FORMER undercover agent Martin McGartland, who penetrated the IRA, says he cannot move permanently to Northern Ireland. His former colleagues have not forgotten him, but he says they are now dedicated to money-making rackets.

It may surprise some people, but former undercover agent Martin McGartland now returns regularly to Northern Ireland.

"Over the past three or four years I have been back a lot more than before, unless I go to Ballymurphy, where I was from, there is no problem," he says.

"So many people don't know what I look like now."

But although he greatly missed west Belfast when he left for England in 1991, he will never live here again.

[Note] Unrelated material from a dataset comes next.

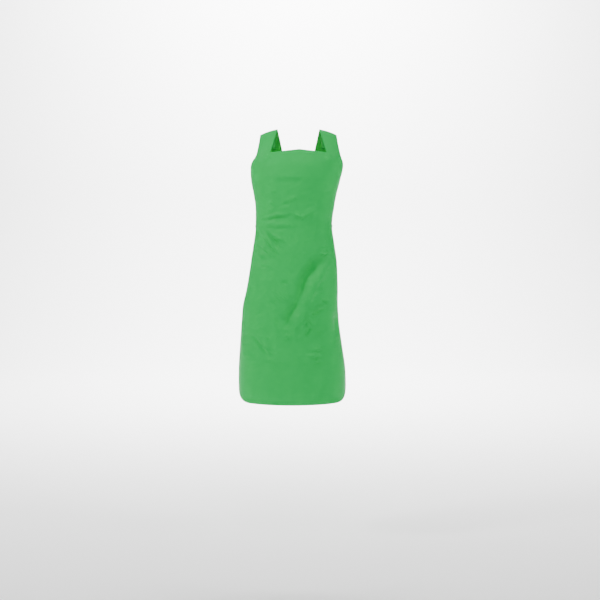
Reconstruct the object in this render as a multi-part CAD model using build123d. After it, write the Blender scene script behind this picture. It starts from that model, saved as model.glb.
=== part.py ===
from build123d import *
import math
import os
from collections import namedtuple

import numpy as np

# A front-protection lead apron for dental work, in the shape it takes when worn.
#
# One cut of layered cloth covers the wearer from the chest to the knees, and its two broad straps
# pass over the shoulders.  A coated cover and a lining form a pouch round two shielding sheets.
# Behind, each strap ends at a steel ring.  A webbing strap runs from each ring across the back to
# the opposite side of the waist, and closes there with hook and loop.
#
# Frame: millimetres, +Z up, the wearer faces -Y and the wearer's left is +X.
# Origin: midway between the two shoulders, where the straps rest on them.

# ---- cloth layers, measured outwards from the wearer's side ----
LINING = 0.5
SHIELD = 0.55
COVER = 0.5
PLY_GAP = 0.3
SHIELD_INNER_FROM = LINING + PLY_GAP
SHIELD_OUTER_FROM = SHIELD_INNER_FROM + SHIELD + PLY_GAP
COVER_FROM = SHIELD_OUTER_FROM + SHIELD + PLY_GAP
PANEL = COVER_FROM + COVER
TURNED_EDGE = 10.0
SHIELD_MARGIN = 11.0
SEWN_GAP = 0.5

# ---- outline of the cut ----
SIDE_REACH = 280.0
HEM_CORNER = 88.0
NECK_HALF_BOTTOM = 107.0
NECK_HALF_TOP = 81.0
NECK_CORNER_Z = -91.0
NECK_PEAK = (4.0, -79.0)
NECK_CORNER_RADIUS = 7.0
TONGUE_OUTLINE = [(66, -66), (150, 0), (148, -50), (130, -108)]
TONGUE_HALF = 23.0
SHOULDER_Y = -8.0
ABOVE = 60.0

# ---- back straps: path on the wearer's back, as distance from the middle and height ----
PATH_START = (74.4, -128.8)
PATH_RUN = (-0.68, -0.733)
WEB_WIDTH = 40.0
WEB = 1.6
BAR_AT = 5.0
RING_PITCH = 16.0
RING_WIRE = 3.5
RING_CORNER = 3.0
RING_SIDE_PLAY = 1.75
BAR_PLAY = 0.3
LOOP_LAP = 34.0
RETURN_LAP = 35.0
FOLD_AT = 265.0
FOLD_GAP = 0.6
UNDER_LIFT = [(21, 5.0), (60, 4.5), (160, 4.5), (250, 7.1), (400, 7.1)]
OVER_LIFT = [(21, 5.0), (80, 8.6), (109, 9.2), (140, 8.6), (250, 7.1), (400, 7.1)]

# ---- closures ----
TAB_LENGTH = 84.0
GRIP_LENGTH = 14.0
GRIP_WALL = 0.7
HOOK = 1.2
HOOK_FROM = 38.0
HOOK_TO = 68.0
LOOP = 1.2
LOOP_FROM = (124.0, -318.0)
LOOP_TO = (184.0, -418.0)

# ---- pieces on the wearer's side ----
PAD_THICK = 4.0
PAD_FROM = 91.0
PAD_TO = 143.0
PAD_END_Z = -70.0
HANG_Z = -104.0
HANG_HALF = 38.0
HANG_FOOT = 13.0
HANG_RISE = 18.0
HANG_WIDE = 14.0
HANG_TAPE = 1.2
LABEL_AT = (200.0, -470.0)
LABEL_WIDE = 38.0
LABEL_TALL = 58.0
LABEL_THICK = 0.4

# ---- the worn shape ----
# Each row is a half-ellipse across the body.  Its middle point is (x, y, z).  The ends fall away
# from the middle by the bulge, in the direction lean: 0 is backwards, -90 down and -180 forwards.
# reach is how far the cloth goes each side of the middle, measured along the row.
Row = namedtuple("Row", "x y z half bulge lean reach")

FRONT_ROWS = [
    Row(-24, -128, -1052, 210, 158, 0, SIDE_REACH),
    Row(-25, -128, -946, 208, 153, 0, SIDE_REACH),
    Row(-29, -127, -840, 198, 145, 0, SIDE_REACH),
    Row(-32, -126, -745, 188, 137, 0, SIDE_REACH),
    Row(-32, -124, -692, 184, 130, 0, SIDE_REACH),
    Row(-24, -120, -612, 175, 120, 0, SIDE_REACH),
    Row(-18, -111, -505, 164, 108, 0, SIDE_REACH),
    Row(-17, -105, -433, 153, 102, 0, SIDE_REACH),
    Row(-18, -102, -365, 145, 99, 0, SIDE_REACH),
    Row(-14, -108, -289, 151, 103, 0, 278),
    Row(-13, -113, -243, 159, 108, 0, 267),
    Row(-11, -117, -195, 169, 112, 0, 245),
    Row(-6, -113, -144, 177, 108, 0, 213),
    Row(0, -95, -95, 185, 95, 0, 168),
]
SHOULDER_ROWS = [
    Row(0, -60, -30, 185, 84, -42, 156),
    Row(0, -8, 8, 185, 77, -90, 150),
    Row(0, 48, -20, 185, 82, -138, 151),
]


def behind(row):
    """The row on the back of the body at the same height."""
    return row._replace(y=row.y + 2 * row.bulge, lean=-180, reach=160)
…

"Nothing would attract me back, even if Sinn Fein said: 'These people can return and are not to be harmed' – I would not believe them."

He notes that he was shot six times during an IRA ceasefire in 1999, and although republicans always denied responsibility he has no doubt PIRA was responsible.

"Even if the group of people I was involved with died tomorrow, their wider family will have heard of me and may still bear a grudge," he adds.

He is proud of the work he did against the IRA and estimates that 50 people are still alive thanks to him; thus the name of his book and the soon to be released film Fifty Dead Men walking. The movie precipitated an international storm recently when starring US actress Rose McGowan said she would have joined the IRA had she grown up in Belfast.

Although the International Monitoring Commission now says the IRA has left terrorism and criminality behind, McGartland is completely unconvinced.

"The IRA is still heavily involved in cigarette smuggling, DVD counterfeiting, racketeering with taxis, livestock and fuel smuggling and VAT and tax fraud, especially in the construction sector," he says.

Copies of the forthcoming film about his life have been sold in west Belfast for some time, even though it has not been released to cinemas yet, he says.

"They call me the scum of the earth but they are happy to profit from me," he adds.

And despite the fact that the fuel fraud business has been worth some 300m a year since the early 1990s, he is adamant that the biggest money spinner for the IRA was always – and still is – tax scams in the building sector.

"There are no overheads, no trucks, few staff and no diesel to buy in construction tax fraud," he says.

But, basing his information on the many sources he still has in Northern Ireland, he says that prosperity has removed the desire for a return to violence: "The good times are here, they have no reason to rock the boat."

Yet he would put money on the idea that dissidents seek permission from the IRA for attacks on security forces across the Province in recent months, and that permission is given for reasons of political leverage.

"There is no doubt Sinn Fein are using dissidents, who are mainly ex-IRA/INLA," he says.

"The IRA is more than capable of closing down any group it wants overnight," he says.

"It could just click its fingers and it would happen with no killing."

He is also convinced that the IRA has retained a reasonable number of weapons.

But he is certain it will not return to all-out violence.

“If the IRA attempt to go down that route again with another bomb people will say ‘enough is enough’. They have had enough of soldiers and police wrecking their houses and now they see jobs, wealth and investment. People don’t want to go back.”

The cost to him has been high; he escaped the IRA when he was unmasked by jumping from a third floor window and was later shot six times in England when in hiding. Relatives have been viciously attacked in retaliation for his actions and he was forced to leave his partner and two children behind.

But he does not regret any of it for a second. “A key reason why the IRA came to the table to negotiate peace was that it knew they were so riddled with informers,” he said.